Despite being an accomplished translator, Vogel said she was “so nervous writing this book because it had been in my head so long.” In the years since she started it, “the landscape has changed so much.” Books like Fifty Shades of Grey “introduced the concept of BDSM and sadomasochistic relationships into an everyday lexicon. When I was 23 and workshopping these stories about S&M relationships, my classmates were like what? Please explain this acronym, I don’t know what you’re talking about!”

Vogel said that she “wanted to open a window onto this world that’s so often misunderstood. To allow readers to recognise that [the BDSM community] isn’t so different from their own world of desire and confusion.”

Certain parts of the novel seem a little too familiar; Echo navigates the world of predatory casting agents and misogynistic musicians.

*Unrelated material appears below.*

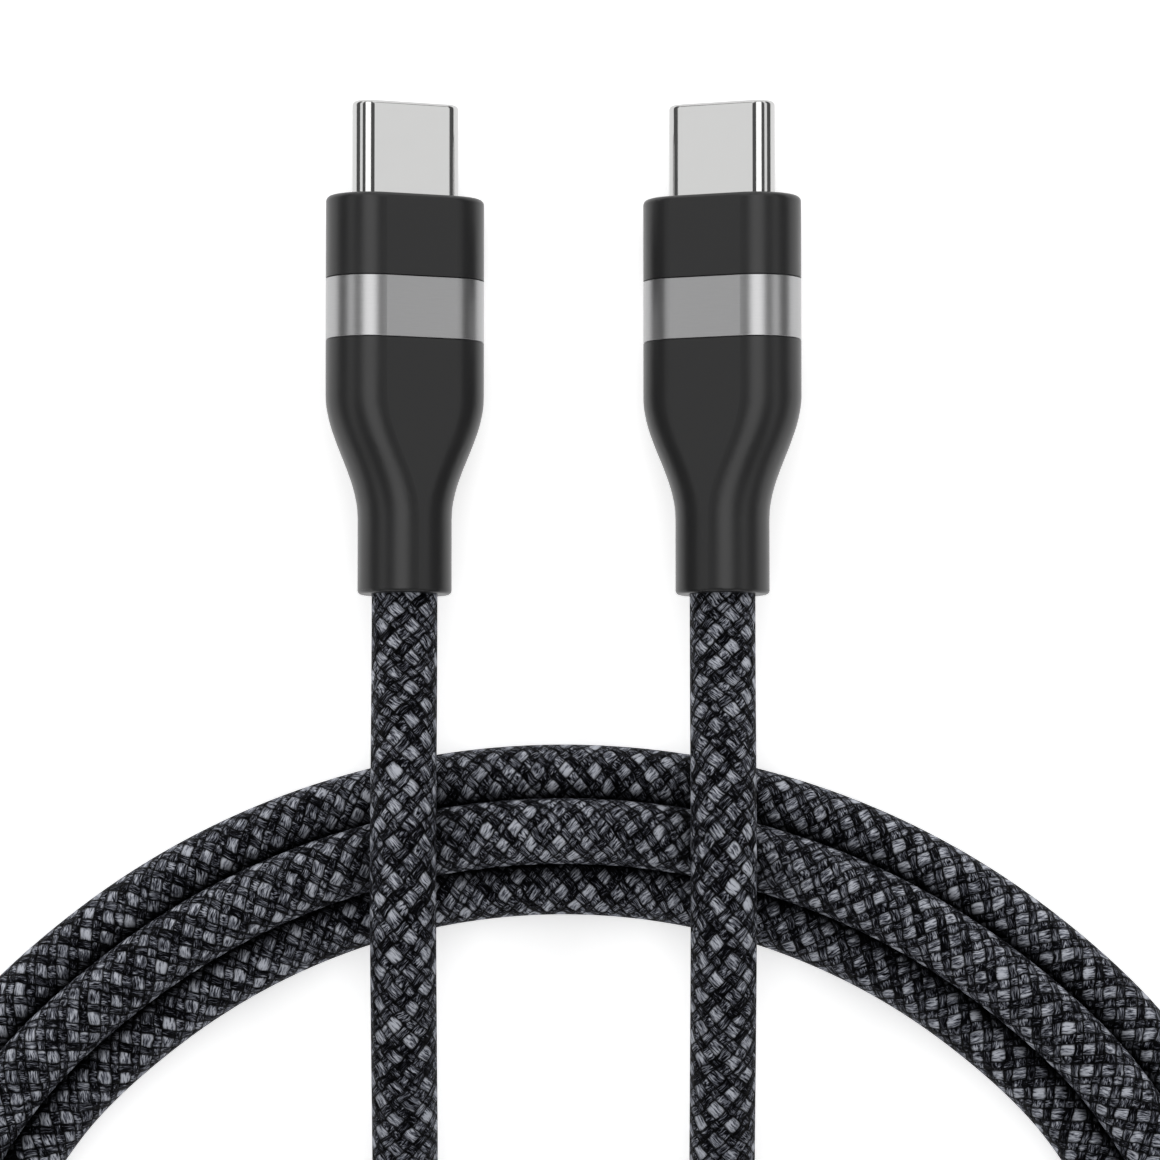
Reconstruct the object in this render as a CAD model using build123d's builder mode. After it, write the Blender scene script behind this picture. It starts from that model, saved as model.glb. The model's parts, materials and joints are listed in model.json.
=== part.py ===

But these men are marginal in Permission. When Echo is subjected to their male gaze, there is less a sense that she stares back defiantly, but rather that she stares beyond.

This perspective has lead some to call Echo a passive character. Vogel agrees. “Her passivity is the place from which she needs to come of age. She’s kind of poisoned by her environment— she just expects that things will work out.”

“There’s a strong tendency to grow up with princess fantasies, to grow up thinking that one day your knight in shining armour will rescue you. At the beginning when Echo is musing about what role she thinks love will play in her life, she is waiting for a force to shape her. I think that’s where she gets her interest in acting. She’s lost in a way, she might very well be happy to play any role, as long as she is given one. That’s what she breaks out of in the novel.”